PARIS, jeudi 6 juin 2024– De l’avis de Me Guerby Blaise, docteur en droit pénal, l’arrivée imminente d’un nouveau ministre de la Justice en Haïti s’annonce complexe et déterminante, à la lumière des récents développements législatifs et des sanctions internationales. Les défis auxquels il devra faire face sont nombreux, notamment l’application des nouveaux codes pénal et de procédure pénale, ainsi que l’impact des sanctions imposées par les Nations Unies.
Depuis plusieurs années, Haïti est engagée dans une réforme profonde de son système judiciaire. “Les nouveaux codes pénal et de procédure pénale entreront en vigueur automatiquement à partir du 24 juin prochain, sans qu’aucun rapport des commissions de révision n’ait été rendu public jusqu’à présent,” explique Dr. Guerby Blaise.

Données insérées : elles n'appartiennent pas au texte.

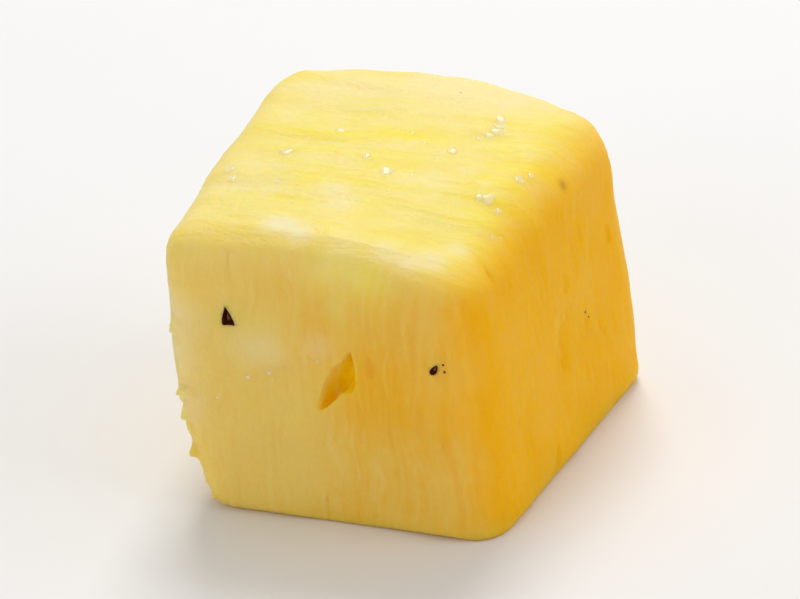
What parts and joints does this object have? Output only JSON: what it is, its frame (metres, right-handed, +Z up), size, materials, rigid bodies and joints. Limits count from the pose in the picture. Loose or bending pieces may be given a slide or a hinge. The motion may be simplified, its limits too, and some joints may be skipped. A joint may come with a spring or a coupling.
{
  "type": "pineapple chunk",
  "caption": "Rough cube of peeled pineapple flesh with a curved outer side, rounded edges, seed holes and a split in the front wall; a bite-sized piece of cut fruit that rests on its flat base.",
  "frame": {"origin": "middle of the flat base, under the middle of the chunk's box", "axes": "+Z up through the peeled side of the fruit; the front wall with the seed holes and the split faces -Y; the long axis of the fruit runs along Y"},
  "size_m": [0.0358, 0.0358, 0.0303],
  "materials": {
    "pineapple_flesh": "moist translucent yellow fruit flesh, paler and fibrous on the peeled side, wet with juice"
  },
  "bodies": {
    "root": {"pineapple_chunk": "pineapple_flesh"}
  },
  "joints": []
}
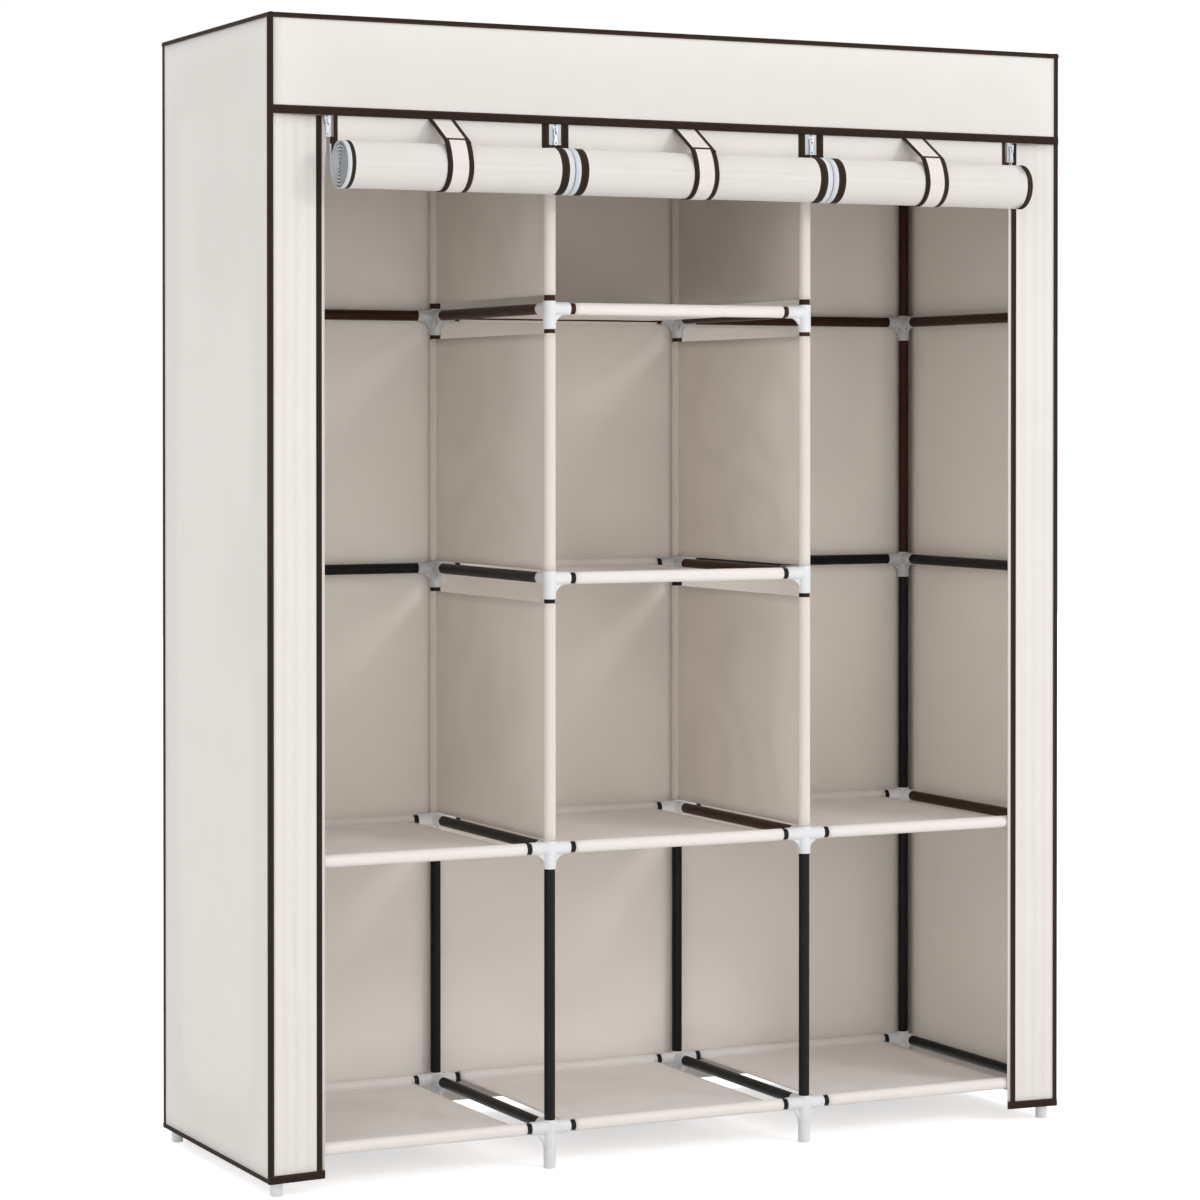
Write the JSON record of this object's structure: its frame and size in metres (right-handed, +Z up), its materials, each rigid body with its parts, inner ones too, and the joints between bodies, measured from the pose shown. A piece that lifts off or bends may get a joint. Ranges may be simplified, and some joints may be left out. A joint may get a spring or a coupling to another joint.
{
  "type": "portable fabric wardrobe",
  "caption": "Free-standing tube-frame wardrobe under a zipped cloth cover, with cloth shelves and dividers, hanging space and rolled-up doors.",
  "frame": {"origin": "middle of the plan box on the floor, below the wardrobe", "axes": "+Z up, the open front faces -Y, +X to the right when seen from the front"},
  "size_m": [1.3, 0.5184, 1.65],
  "materials": {
    "cover_cloth": "matt non-woven cloth",
    "shelf_cloth": "matt non-woven cloth",
    "divider_cloth": "matt non-woven cloth",
    "connector": "satin moulded plastic",
    "black_tube": "satin powder coat",
    "brown_tube": "satin powder coat",
    "zip_metal": "bright nickel plate"
  },
  "bodies": {
    "root": {"post_front_1": "connector", "post_front_2": "connector", "post_front_3": "connector", "post_front_4": "connector", "post_back_1": "connector", "post_back_2": "connector", "post_back_3": "connector", "post_back_4": "connector", "depth_rail_1_level_0": "black_tube", "depth_rail_1_level_1": "black_tube", "depth_rail_1_level_2": "black_tube", "depth_rail_1_level_3": "brown_tube", "depth_rail_2_level_0": "black_tube", "depth_rail_2_level_1": "black_tube", "depth_rail_2_level_2": "black_tube", "depth_rail_2_level_3": "brown_tube", "depth_rail_3_level_0": "black_tube", "depth_rail_3_level_1": "brown_tube", "depth_rail_3_level_2": "brown_tube", "depth_rail_3_level_3": "brown_tube", "depth_rail_4_level_0": "black_tube", "depth_rail_4_level_1": "brown_tube", "depth_rail_4_level_2": "brown_tube", "depth_rail_4_level_3": "brown_tube", "top_frame": "connector", "shelf_left_level_0": "shelf_cloth", "shelf_left_level_1": "shelf_cloth", "back_rail_left_level_2": "black_tube", "back_rail_left_level_3": "brown_tube", "shelf_middle_level_0": "shelf_cloth", "shelf_middle_level_1": "shelf_cloth", "shelf_middle_level_2": "shelf_cloth", "shelf_middle_level_3": "shelf_cloth", "shelf_right_level_0": "shelf_cloth", "shelf_right_level_1": "shelf_cloth", "back_rail_right_level_2": "black_tube", "back_rail_right_level_3": "brown_tube", "divider_left_low": "divider_cloth", "divider_left_middle": "divider_cloth", "divider_left_high": "divider_cloth", "divider_right_low": "divider_cloth", "divider_right_middle": "divider_cloth", "divider_right_high": "divider_cloth", "cover_left": "cover_cloth", "cover_right": "cover_cloth", "cover_back_and_top": "cover_cloth"},
    "door_left": {"door_roll_left": "cover_cloth", "door_strap_left": "cover_cloth"},
    "door_middle": {"door_roll_middle": "cover_cloth", "door_strap_middle": "cover_cloth"},
    "door_right": {"door_roll_right": "cover_cloth", "door_strap_right": "cover_cloth"},
    "slider_1": {"zip_slider_1": "zip_metal"},
    "pull_1": {"zip_pull_1": "zip_metal"},
    "slider_2": {"zip_slider_2": "zip_metal"},
    "pull_2": {"zip_pull_2": "zip_metal"},
    "slider_3": {"zip_slider_3": "zip_metal"},
    "pull_3": {"zip_pull_3": "zip_metal"},
    "slider_4": {"zip_slider_4": "zip_metal"},
    "pull_4": {"zip_pull_4": "zip_metal"}
  },
  "joints": [
    {"name": "door_swing_left", "type": "hinge", "parent": "root", "child": "door_left", "pos_m": [-0.387, -0.19084, 1.5107], "axis": [-1, 0, 0], "range_deg": [0, 60]},
    {"name": "door_swing_middle", "type": "hinge", "parent": "root", "child": "door_middle", "pos_m": [0, -0.19084, 1.5107], "axis": [-1, 0, 0], "range_deg": [0, 60]},
    {"name": "door_swing_right", "type": "hinge", "parent": "root", "child": "door_right", "pos_m": [0.387, -0.19084, 1.5107], "axis": [-1, 0, 0], "range_deg": [0, 60]},
    {"name": "zip_slide_1", "type": "slide", "parent": "root", "child": "slider_1", "axis": [0, 0, 1], "range_m": [-0.012, 0]},
    {"name": "pull_swing_1", "type": "hinge", "parent": "slider_1", "child": "pull_1", "pos_m": [-0.564, -0.19309, 1.5039], "axis": [-1, 0, 0], "range_deg": [0, 170]},
    {"name": "zip_slide_2", "type": "slide", "parent": "root", "child": "slider_2", "axis": [0, 0, 1], "range_m": [-0.012, 0]},
    {"name": "pull_swing_2", "type": "hinge", "parent": "slider_2", "child": "pull_2", "pos_m": [-0.21133, -0.19309, 1.5039], "axis": [-1, 0, 0], "range_deg": [0, 170]},
    {"name": "zip_slide_3", "type": "slide", "parent": "root", "child": "slider_3", "axis": [0, 0, 1], "range_m": [-0.012, 0]},
    {"name": "pull_swing_3", "type": "hinge", "parent": "slider_3", "child": "pull_3", "pos_m": [0.21133, -0.19309, 1.5039], "axis": [-1, 0, 0], "range_deg": [0, 170]},
    {"name": "zip_slide_4", "type": "slide", "parent": "root", "child": "slider_4", "axis": [0, 0, 1], "range_m": [-0.012, 0]},
    {"name": "pull_swing_4", "type": "hinge", "parent": "slider_4", "child": "pull_4", "pos_m": [0.564, -0.19309, 1.5039], "axis": [-1, 0, 0], "range_deg": [0, 170]}
  ]
}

Ces réformes législatives comprennent des modifications significatives, telles que la suppression du pouvoir de placement en détention provisoire par le juge d’instruction et la redéfinition du rôle du magistrat du parquet.
Ces changements soulèvent des questions cruciales sur l’avenir de la justice pénale en Haïti. “Comment la répression pénale sera-t-elle maintenue dans un contexte où la criminalité organisée est en hausse ? Comment le système judiciaire pourra-t-il s’adapter à ces nouvelles règles sans compromettre la sécurité publique ?” s’interroge Dr. Blaise.

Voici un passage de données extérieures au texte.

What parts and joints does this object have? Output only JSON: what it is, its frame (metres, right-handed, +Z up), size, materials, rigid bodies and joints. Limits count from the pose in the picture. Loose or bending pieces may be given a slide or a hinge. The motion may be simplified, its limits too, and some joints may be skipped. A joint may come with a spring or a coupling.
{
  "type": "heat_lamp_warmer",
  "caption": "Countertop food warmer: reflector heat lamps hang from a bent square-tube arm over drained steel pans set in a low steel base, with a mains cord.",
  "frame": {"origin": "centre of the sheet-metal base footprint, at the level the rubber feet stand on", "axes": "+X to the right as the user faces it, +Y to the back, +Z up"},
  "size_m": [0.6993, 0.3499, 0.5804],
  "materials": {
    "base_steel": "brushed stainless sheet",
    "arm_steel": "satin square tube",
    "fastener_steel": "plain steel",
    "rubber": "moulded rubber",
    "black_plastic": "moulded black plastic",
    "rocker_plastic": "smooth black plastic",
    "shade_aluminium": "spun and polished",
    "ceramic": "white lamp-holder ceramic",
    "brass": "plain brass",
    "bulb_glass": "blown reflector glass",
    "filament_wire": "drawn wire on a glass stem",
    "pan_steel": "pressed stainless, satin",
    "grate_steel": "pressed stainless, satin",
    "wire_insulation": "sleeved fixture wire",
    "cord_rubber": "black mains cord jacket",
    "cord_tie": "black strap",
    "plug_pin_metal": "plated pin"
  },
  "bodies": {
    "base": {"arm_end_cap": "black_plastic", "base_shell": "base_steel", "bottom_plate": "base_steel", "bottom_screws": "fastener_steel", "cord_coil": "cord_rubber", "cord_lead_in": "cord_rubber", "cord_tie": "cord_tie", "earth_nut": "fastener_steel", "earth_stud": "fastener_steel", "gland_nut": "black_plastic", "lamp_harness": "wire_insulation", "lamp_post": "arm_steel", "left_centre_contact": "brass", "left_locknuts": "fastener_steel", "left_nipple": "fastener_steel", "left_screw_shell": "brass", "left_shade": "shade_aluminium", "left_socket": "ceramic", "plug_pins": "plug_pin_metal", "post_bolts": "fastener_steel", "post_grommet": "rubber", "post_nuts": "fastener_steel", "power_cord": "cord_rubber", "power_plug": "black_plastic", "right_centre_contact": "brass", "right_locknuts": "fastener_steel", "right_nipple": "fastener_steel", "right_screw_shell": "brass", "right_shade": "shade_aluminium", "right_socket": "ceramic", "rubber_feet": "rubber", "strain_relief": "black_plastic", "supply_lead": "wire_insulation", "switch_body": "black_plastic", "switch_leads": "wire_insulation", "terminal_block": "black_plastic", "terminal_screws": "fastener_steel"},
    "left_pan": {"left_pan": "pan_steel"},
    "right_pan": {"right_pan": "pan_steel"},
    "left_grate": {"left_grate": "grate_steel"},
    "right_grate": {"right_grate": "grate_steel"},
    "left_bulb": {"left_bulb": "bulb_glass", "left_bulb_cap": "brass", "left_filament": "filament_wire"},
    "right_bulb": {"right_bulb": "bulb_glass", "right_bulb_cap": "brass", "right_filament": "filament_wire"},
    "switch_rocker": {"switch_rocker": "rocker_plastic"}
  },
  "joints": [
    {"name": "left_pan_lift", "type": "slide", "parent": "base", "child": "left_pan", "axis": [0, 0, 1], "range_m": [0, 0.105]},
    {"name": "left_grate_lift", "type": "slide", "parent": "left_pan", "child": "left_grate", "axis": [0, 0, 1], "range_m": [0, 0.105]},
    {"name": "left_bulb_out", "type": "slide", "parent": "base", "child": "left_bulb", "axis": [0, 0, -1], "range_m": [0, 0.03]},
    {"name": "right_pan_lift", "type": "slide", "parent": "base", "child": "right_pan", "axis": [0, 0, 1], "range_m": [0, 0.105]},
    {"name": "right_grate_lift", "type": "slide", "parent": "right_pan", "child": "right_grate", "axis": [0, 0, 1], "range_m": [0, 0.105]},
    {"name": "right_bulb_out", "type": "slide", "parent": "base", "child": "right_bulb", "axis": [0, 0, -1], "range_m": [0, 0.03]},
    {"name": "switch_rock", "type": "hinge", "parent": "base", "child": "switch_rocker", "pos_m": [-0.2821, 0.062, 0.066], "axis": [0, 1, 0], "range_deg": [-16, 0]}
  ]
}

La communauté internationale, notamment la France, a joué un rôle clé dans l’accompagnement de ces réformes. “Des experts français ont contribué à la relecture des textes législatifs haïtiens, mettant en évidence de nombreuses lacunes dans les versions initiales,” rappelle Dr. Blaise. En 2014, un rapport de 107 pages avait souligné ces insuffisances, indiquant que, bien que le droit pénal français ait été imité, il l’a été de manière maladroite.
Cependant, malgré cet appui international, des critiques subsistent quant à l’implémentation de ces réformes. “En juin 2022, une opposition s’était manifestée contre l’entrée en vigueur des nouveaux codes, pour des raisons techniques, afin d’éviter des conflits politiques potentiels qui pourraient desservir l’intérêt de la justice haïtienne,” mentionne Dr. Blaise.

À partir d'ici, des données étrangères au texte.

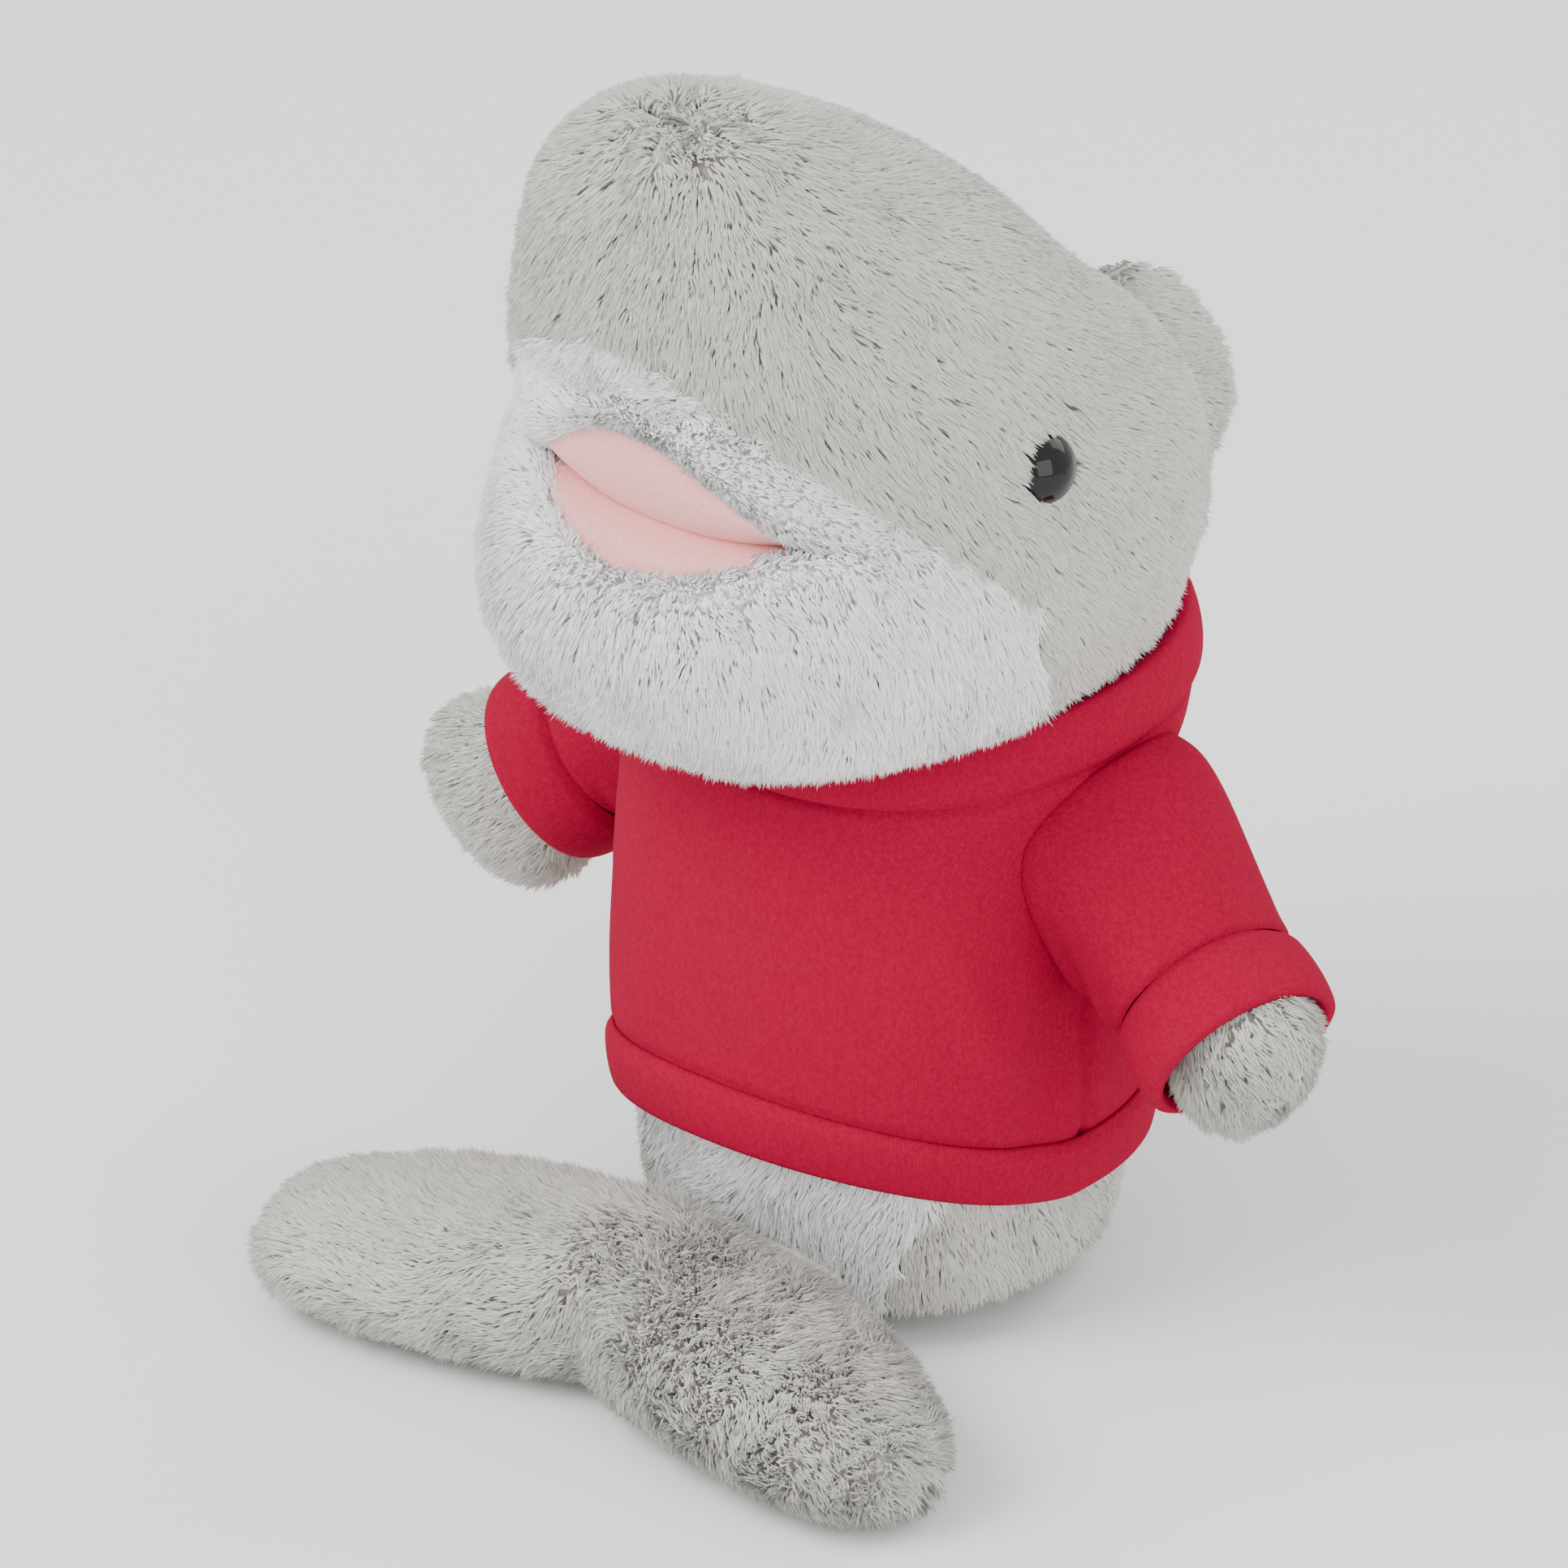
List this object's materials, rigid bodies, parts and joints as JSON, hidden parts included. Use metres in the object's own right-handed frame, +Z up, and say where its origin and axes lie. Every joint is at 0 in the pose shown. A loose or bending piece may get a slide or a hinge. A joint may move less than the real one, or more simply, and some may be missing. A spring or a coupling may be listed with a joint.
{
  "type": "plush shark",
  "caption": "Seated plush shark toy in a short-sleeved knit shirt, with a soft tail fluke, flippers and an open felt-lined mouth.",
  "frame": {"origin": "middle of the flat seat, on the surface the toy sits on", "axes": "+Z up, the shark faces -Y, its own left side is +X"},
  "size_m": [0.194, 0.1766, 0.2285],
  "materials": {
    "grey_pile": "short plush pile",
    "white_pile": "short plush pile",
    "pink_lining": "brushed short nap",
    "red_knit": "fine rib-free jersey knit",
    "fibre_fill": "loose polyester fibre",
    "pouch_cloth": "plain woven",
    "grey_thread": "sewing thread",
    "eye_black": "polished",
    "washer_white": "moulded"
  },
  "bodies": {
    "torso": {"body_back_panel": "grey_pile", "belly_panel": "white_pile", "body_base_panel": "grey_pile", "torso_stuffing": "fibre_fill", "bean_pouch": "pouch_cloth", "shirt_front": "red_knit", "shirt_back": "red_knit", "collar_band": "red_knit", "hem_band": "red_knit"},
    "neck": {"neck_stuffing": "white_pile"},
    "head": {"head_skin_left": "grey_pile", "head_skin_right": "grey_pile", "snout_gusset": "grey_pile", "muzzle_panel": "white_pile", "mouth_roof": "pink_lining", "head_stuffing": "fibre_fill", "left_eye": "eye_black", "right_eye": "eye_black", "left_eye_washer": "washer_white", "right_eye_washer": "washer_white", "nose_gather_stitch": "grey_thread"},
    "jaw": {"jaw_panel": "white_pile", "mouth_floor": "pink_lining", "jaw_stuffing": "fibre_fill"},
    "dorsal_fin": {"dorsal_fin_left_panel": "grey_pile", "dorsal_fin_right_panel": "grey_pile", "dorsal_fin_stuffing": "fibre_fill"},
    "left_flipper": {"left_sleeve": "red_knit", "left_cuff": "red_knit", "left_flipper_front_panel": "grey_pile", "left_flipper_back_panel": "grey_pile", "left_flipper_stuffing": "fibre_fill"},
    "right_flipper": {"right_sleeve": "red_knit", "right_cuff": "red_knit", "right_flipper_front_panel": "grey_pile", "right_flipper_back_panel": "grey_pile", "right_flipper_stuffing": "fibre_fill"},
    "tail": {"fluke_top_panel": "grey_pile", "fluke_bottom_panel": "grey_pile", "fluke_stuffing": "fibre_fill"}
  },
  "joints": [
    {"name": "head_turn", "type": "hinge", "parent": "torso", "child": "neck", "pos_m": [0, 0.003, 0.103], "axis": [0, -0.1564, 0.9877], "range_deg": [-12, 12], "stiffness_Nm_per_rad": 0.6},
    {"name": "head_nod", "type": "hinge", "parent": "neck", "child": "head", "pos_m": [0, 0.003, 0.103], "axis": [1, 0, 0], "range_deg": [-8, 6.5], "stiffness_Nm_per_rad": 1.2},
    {"name": "jaw_open", "type": "hinge", "parent": "head", "child": "jaw", "pos_m": [0, -0.02, 0.14], "axis": [1, 0, 0], "range_deg": [-2, 8.5], "stiffness_Nm_per_rad": 0.5},
    {"name": "dorsal_fin_flop", "type": "hinge", "parent": "head", "child": "dorsal_fin", "pos_m": [0, 0.0595, 0.157], "axis": [0, -0.1155, 0.9933], "range_deg": [-25, 25], "stiffness_Nm_per_rad": 0.02},
    {"name": "left_flipper_swing", "type": "hinge", "parent": "torso", "child": "left_flipper", "pos_m": [0.044, 0.008, 0.088], "axis": [-0.2588, -0.9659, 0], "range_deg": [-10, 34], "stiffness_Nm_per_rad": 0.15},
    {"name": "right_flipper_swing", "type": "hinge", "parent": "torso", "child": "right_flipper", "pos_m": [-0.044, 0.008, 0.088], "axis": [-0.2588, 0.9659, 0], "range_deg": [-10, 34], "stiffness_Nm_per_rad": 0.15},
    {"name": "tail_fold", "type": "hinge", "parent": "torso", "child": "tail", "pos_m": [0, -0.0415, 0.031], "axis": [-0.9986, -0.0523, 0], "range_deg": [0, 40], "stiffness_Nm_per_rad": 0.3}
  ]
}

Le prochain ministre de la Justice devra également naviguer à travers les effets directs des sanctions internationales, notamment celles imposées par les Nations Unies. “Le décret de mai 2023, sanctionnant le financement du terrorisme, le blanchiment d’argent et la prolifération des armes, place le système judiciaire haïtien sous une pression supplémentaire,” explique Dr. Blaise.
Ces sanctions, combinées aux nouvelles dispositions législatives, pourraient devenir des outils potentiels de répression non seulement contre les criminels mais aussi contre des acteurs politiques et économiques. “Cela suscite des préoccupations sur une possible instrumentalisation de la justice à des fins politiques,” avertit Dr. Blaise.
Le baptême du feu du prochain ministre de la Justice haïtien sera donc déterminé par sa capacité à gérer ces multiples défis. “Il devra assurer une mise en œuvre efficace des nouveaux codes tout en naviguant les complexités des sanctions internationales et en maintenant l’ordre public économique et judiciaire,” conclut Dr. Guerby Blaise. Ce contexte délicat nécessite une approche équilibrée et déterminée pour renforcer la justice pénale en Haïti et promouvoir une véritable sécurité juridique.